The tricky bit is how to piece chunks of different sizes together in such a way that in the end we've counted everything and exactly once.
My approach is to start with small blocks and then keep fusing pairs of those. In principle that should keep the cost of sorting linear at each iteration because in theory (but not in numpy) we could fully exploit the sortedness of the smaller chunks.
As mentioned above the code is tricky mostly because we need to compare the right elements to any given block. It basically comes down to two rules: 1) The block must be fully contained in the element's lookback. 2) the block must not be contained in a larger block that is fully contained in the element's lookback.
Anyway, here is a sample run
size 5_000_000, lookback 1_000_000 -- took 14.593 seconds
seems correct -- 10_000 samples checked
and the code:
UPDATE: simplified the code a bit, also runs faster
UPDATE 2: added a version that does "<=" instead of "<"
"<":
import numpy as np
from numpy.lib.stride_tricks import as_strided
def add_along_axis(a, indices, values, axis):
if axis<0:
axis += a.ndim
I = np.ogrid[(*map(slice, a.shape),)]
I = *I[:axis], indices, *I[axis+1:]
a[I] += values
aaa, taa, paa = add_along_axis, np.take_along_axis, np.put_along_axis
m2f, f2m = np.ravel_multi_index, np.unravel_index
def inv_perm(p):
i = np.empty_like(p)
paa(i, p, np.arange(p.shape[-1]), -1)
return i
def rolling_count_smaller(data, n):
N = len(data)
b = n.bit_length()
NN = (((N-1)>>b)+2)<<b
d0 = np.empty(NN, data.dtype)
d0[NN-N:] = data[::-1]
d0[:NN-N] = data.max() + 1
dt, it, r0 = d0.copy(), np.zeros(NN, int), np.zeros(NN, int)
ch, ch2 = 1, 2
for i in range(b-1):
d0.shape = dt.shape = it.shape = r0.shape = -1, 2, ch
sh = dt.shape
(il, ir), (jl, jr), (k, _) = f2m(m2f(np.add(sh, (-1, -2, -1)), sh) - (n, n-ch), sh)
I = min(il, ir) + 1
bab = np.empty((I, ch2), dt.dtype)
bab[:, ch:] = dt[sh[0]-I:, 0]
IL, IR = np.s_[il-I+1:il+1, ir-I+1:ir+1]
bab[:, k:ch] = d0[IL, jl, k:]
bab[:, :k] = d0[IR, jr, :k]
o = bab.argsort(1, kind='stable')
ns, io = (o>=ch).cumsum(1), inv_perm(o)
r0[IL, jl, k:] += taa(ns, io[:, k:ch], 1)

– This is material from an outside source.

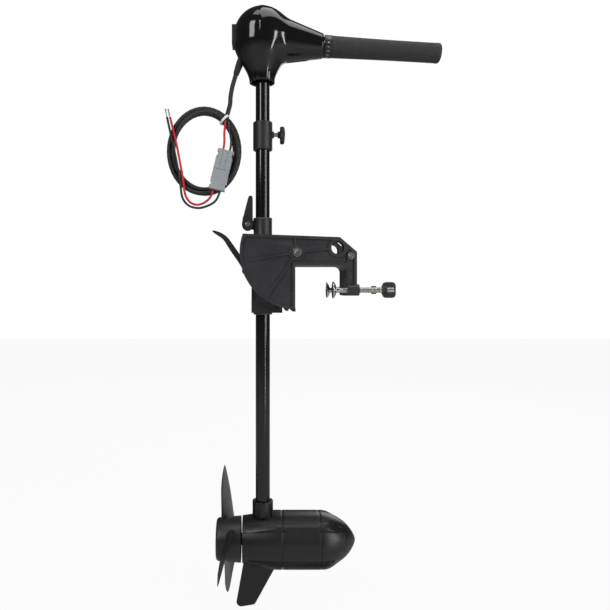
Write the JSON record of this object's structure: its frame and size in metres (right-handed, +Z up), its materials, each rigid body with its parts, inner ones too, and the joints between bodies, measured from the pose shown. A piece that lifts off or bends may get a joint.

r0[IR, jr, :k] += taa(ns, io[:, :k], 1)
it[:, 1, :] += ch
dt.shape = it.shape = r0.shape = -1, ch2
o = dt.argsort(1, kind='stable')
ns, io = (o>=ch).cumsum(1), inv_perm(o)
aaa(r0, it[:, :ch], taa(ns, io[:, :ch], 1), 1)
dt, it = taa(dt, o, 1), taa(it, o, 1)
ch, ch2 = ch2, ch2<<1
si, sj = dt.shape
o = as_strided(dt, (si-1, sj<<1), dt.strides).argsort(1, kind='stable')
ns, io = (o>=ch).cumsum(1), inv_perm(o)
r0[:-1, ch2-n-1:] += taa(ns, taa(io, inv_perm(it)[:-1, ch2-n-1:], 1), 1)
return r0.ravel()[:NN-N-1:-1]
l = 1000
data = np.random.randint(-99, 100, (5*l,))
from time import perf_counter as pc
t = pc()
x = rolling_count_smaller(data, l)
t = pc() - t
print(f'size {data.size:_d}, lookback {l:_d} -- took {t:.3f} seconds')
check = 1000
sample = np.random.randint(0, len(x), check)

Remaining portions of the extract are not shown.